The Earls of Sutherland were chiefs of the Sutherland clan, Murrays, MacKays, Sutherlands and others. Adam Gordon married a daughter of the Earl of Sutherland about 1500, and managed to cheat the rest of the family out of their land-charters. After that the Earls of Sutherland were Gordons. The 18th earl died in 1766 leaving a year-old daughter, Elizabeth Gordon, to succeed him. She inherited nearly two-thirds of the county of Sutherland, over 1250 square miles, an estate about the size of Gloucestershire. The long wars with France between 1793 and 1815 meant there was a desperate need of soldiers, such as the Sutherland small tenants could provide: but (despite being married to one of the richest men in England, the Marquis of Stafford) she wanted the much higher rents which big sheep farms would supply. (You can never have too much money.) She was indifferent to the fate of the small tenants – ‘good many of them’, would ‘inevitably be tossed out’, she wrote; they would be ‘driven from their present dwellings by the sheep farms’. She cleared her estate between 1807 and 1821, greatly increasing her rents. She and her husband became the Duke and Duchess of Sutherland.

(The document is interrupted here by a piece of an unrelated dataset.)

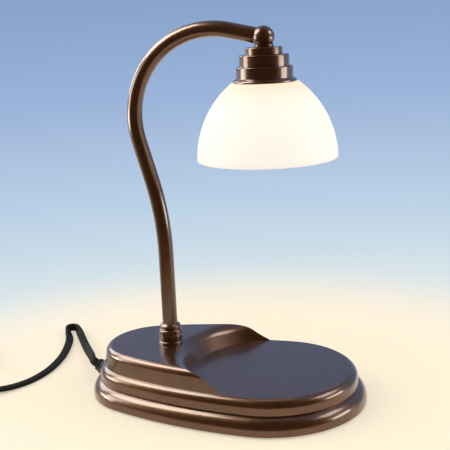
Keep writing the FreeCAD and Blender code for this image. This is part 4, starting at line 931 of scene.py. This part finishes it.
for n in range(len(coil_turns) * steps_round):
    turn, part = divmod(n, steps_round)
    radius, height = coil_turns[turn]
    next_radius, next_height = coil_turns[min(turn + 1, len(coil_turns) - 1)]
    over = max(0.0, (part / steps_round - step_over) / (1 - step_over))
    over = over * over * (3 - 2 * over)
    radius += (next_radius - radius) * over
    height += (next_height - height) * over
    radius /= math.cos(math.pi / steps_round)
    bearing = math.pi - 2 * math.pi * n / steps_round
    roll = 90 + 6 * math.sin(n * 1.7)      # on edge, and never quite even
    lead_b_route.append((coil_middle.x + radius * math.cos(bearing), radius * math.sin(bearing),
                         height, roll))
lead_b_route += [(-0.3057, 0.0090, 0.0098, 84), (-0.3054, 0.0230, 0.0096, 50), (-0.3046, 0.0360, 0.0084, 18),
                 (plug_mouth.x, plug_mouth.y - 0.010, plug_mouth.z, 0), (*plug_mouth, 0)]
lead_to_plug, plug_line = flat_flex("lead_to_plug", lead_b_route, steps=8)
coat(lead_to_plug, flex_jacket)
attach(lead_to_plug, "lamp")
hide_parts("cord_to_coil", "cord_coil", "cord_to_plug")


# ---- In-line switch ------------------------------------------
# Two moulded shells of black ABS, finely spark-textured, screwed together from below round the lead.
# A glossier rocker stands in the lid; the lid has three grip ribs at each side of it.
shell_black, shader, place = new_finish("shell_black", 0.5)
tinted(shader, grain(place, 0.006, 6.0), (0.3, 26, 25, 26), (0.7, 38, 37, 37))
dulled(shader, grain(place, 0.002, 3.0), 0.42, 0.58)
relief(shader, grain(place, 0.0004, 2.0), 0.00008, 0.7)
for node in ("switch_base", "switch_lid"):
    dress(node, shell_black)
rocker_black, shader, place = new_finish("rocker_black", 0.24)
tinted(shader, grain(place, 0.004, 5.0), (0.3, 22, 22, 23), (0.7, 33, 33, 34))
dulled(shader, grain(place, 0.003, 4.0), 0.18, 0.34)
dress("switch_rocker", rocker_black)
dress("switch_screws", plated)
dress("switch_contacts", brass)


def on_top(node, x, y):
    """The spot where a plumb line through x, y meets the top of a CAD piece, and which way it faces."""
    _, spot, facing, _ = parts[node].ray_cast(Vector((x, y, 0.5)), Vector((0.0, 0.0, -1.0)))
    return spot, facing


def along_switch(far, aside):
    """A place on the switch, from its mouth along its length and aside from its middle line."""
    ahead, left = math.cos(heading), math.sin(heading)
    return switch_mouth.x + far * ahead - aside * left, switch_mouth.y + far * left + aside * ahead


ring_profile = [(0.0010, 0.0), (0.0010, 0.00016), (0.00115, 0.0002),
                (0.00135, 0.0002), (0.0015, 0.00016), (0.0015, 0.0)]
off_mark = turned("off_mark", ring_profile, (0.0, 0.0), steps=32, smooth=50)
on_mark = block("on_mark", (0.0005, 0.0030, 0.0004), (0.0, 0.0, 0.0), bevel=0.00008)
for far, mark in ((0.0252, off_mark), (0.0348, on_mark)):
    spot, facing = on_top("switch_rocker", *along_switch(far, 0.0))
    lean = Vector((0.0, 0.0, 1.0)).rotation_difference(facing).to_matrix().to_4x4()
    mark.data.transform(Matrix.Translation(spot) @ lean @ Matrix.Rotation(heading, 4, "Z"))
rocker_marks = joined("rocker_marks", [off_mark, on_mark])
mark_white, shader, place = new_finish("mark_white", 0.4)
tinted(shader, grain(place, 0.001, 4.0), (0.3, 206, 205, 200), (0.7, 228, 227, 222))
coat(rocker_marks, mark_white)
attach(rocker_marks, "rocker")

ribs = []
for side in (1, -1):
    for far in (0.0150, 0.0168, 0.0186, 0.0414, 0.0432, 0.0450):
        spot, _ = on_top("switch_lid", *along_switch(far, side * 0.0040))
        ribs.append(block("rib", (0.0008, 0.0070, 0.0008), spot, turn=heading, bevel=0.0002))
grip_ribs = joined("switch_grip_ribs", ribs)
coat(grip_ribs, shell_black)
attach(grip_ribs, "lamp")


# ---- Plug ----------------------------------------------------
# Two-pin plug moulded on to the flex in black PVC, with flat brass blades, one the wider.
# Ridges round its neck and finger grips on its upper face help to pull it.
plug_vinyl, shader, place = new_finish("plug_vinyl", 0.46)
tinted(shader, grain(place, 0.005, 6.0), (0.3, 25, 24, 24), (0.7, 40, 38, 37))
dulled(shader, grain(place, 0.002, 3.0), 0.38, 0.56)
relief(shader, grain(place, 0.0005, 2.0), 0.00006, 0.6)
dress("plug_body", plug_vinyl)
blade_brass, shader, place = new_finish("nickelled_brass", 0.24, 1.0)
tinted(shader, grain(place, 0.003, 5.0), (0.3, 186, 176, 150), (0.7, 214, 208, 190))
dulled(shader, grain(place, 0.0012, 3.0, (1.0, 7.0, 1.0)), 0.16, 0.36)
dress("plug_blades", blade_brass)
upper_face = 0.00672
ridges = []
for n, far in enumerate((0.0022, 0.0046, 0.0070)):
    neck_half = 0.0047 + 0.0019 * far / 0.009      # the neck widens away from the flex
    ridges.append(block("ridge", (2 * neck_half + 0.0010, 0.0011, 0.0120 + 0.0003 * n),
                        plug_mouth + Vector((0.0, far, 0.0)), bevel=0.0005))
for far in (0.0176, 0.0198, 0.0220, 0.0242):
    ridges.append(block("grip", (0.0120, 0.0009, 0.0008),
                        plug_mouth + Vector((0.0, far, upper_face)), bevel=0.0002))
plug_ridges = joined("plug_ridges", ridges)
coat(plug_ridges, plug_vinyl)
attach(plug_ridges, "lamp")


# ---- Coil strap ----------------------------------------------
# Strap of soft black vinyl round the coiled flex, 5 mm wide, pulled through its own slotted head.
strap_width, strap_edge = 0.0050, 0.0009
tie_low, tie_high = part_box("coil_tie")
middle_x, middle_z = (tie_low.x + tie_high.x) / 2, (tie_low.z + tie_high.z) / 2
half_x, half_z = (tie_high.x - tie_low.x) / 2 - strap_edge, (tie_high.z - tie_low.z) / 2 - strap_edge
bm = bmesh.new()
corners = [bm.verts.new((middle_x + sx * half_x, -strap_width / 2, middle_z + sz * half_z))
           for sx, sz in ((1, 1), (-1, 1), (-1, -1), (1, -1))]
for a, b in zip(corners, corners[1:] + corners[:1]):
    bm.edges.new((a, b))
bmesh.ops.bevel(bm, geom=corners, offset=0.0034, offset_type="OFFSET", affect="VERTICES",
                segments=6, profile=0.5, material=-1)
drawn = bmesh.ops.extrude_edge_only(bm, edges=bm.edges[:])
far_edge = [v for v in drawn["geom"] if isinstance(v, bmesh.types.BMVert)]
bmesh.ops.translate(bm, verts=far_edge, vec=(0.0, strap_width, 0.0))
bmesh.ops.recalc_face_normals(bm, faces=bm.faces)
bmesh.ops.solidify(bm, geom=bm.faces[:], thickness=-0.0008)
strap_band = finished(bm, "strap_band", smooth=40)
strap_head = block("strap_head", (0.0078, 0.0076, 0.0024), (middle_x, 0.0, tie_high.z - 0.0012), bevel=0.0005)
coil_strap = joined("coil_strap", [strap_band, strap_head])
strap_vinyl, shader, place = new_finish("strap_vinyl", 0.5)
tinted(shader, grain(place, 0.003, 5.0), (0.3, 30, 29, 29), (0.7, 46, 44, 43))
relief(shader, grain(place, 0.0006, 3.0, (1.0, 6.0, 1.0)), 0.0001, 0.6)
coat(coil_strap, strap_vinyl)
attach(coil_strap, "lamp")
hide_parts("coil_tie")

The second greatest Sutherland landowner was Lord Reay, the chief of the Reay MacKay clan. Reay cleared his estate even before Elizabeth Gordon, beginning about 1800. (Thirteen smaller landlords owned the rest of the county, and rivalled the countess and Lord Reay with their own clearances.) Reay belonged to a London firm which provided finance to slave-traders, and spent most of his time in gambling dens and brothels. Having wasted vast amounts of money, he sold his estate to the Sutherlands in 1830, and bought a slave plantation in the West Indies. When the slaves were freed in 1833, like the other slave-owners he was compensated. (The slaves weren’t.) – from the blurb.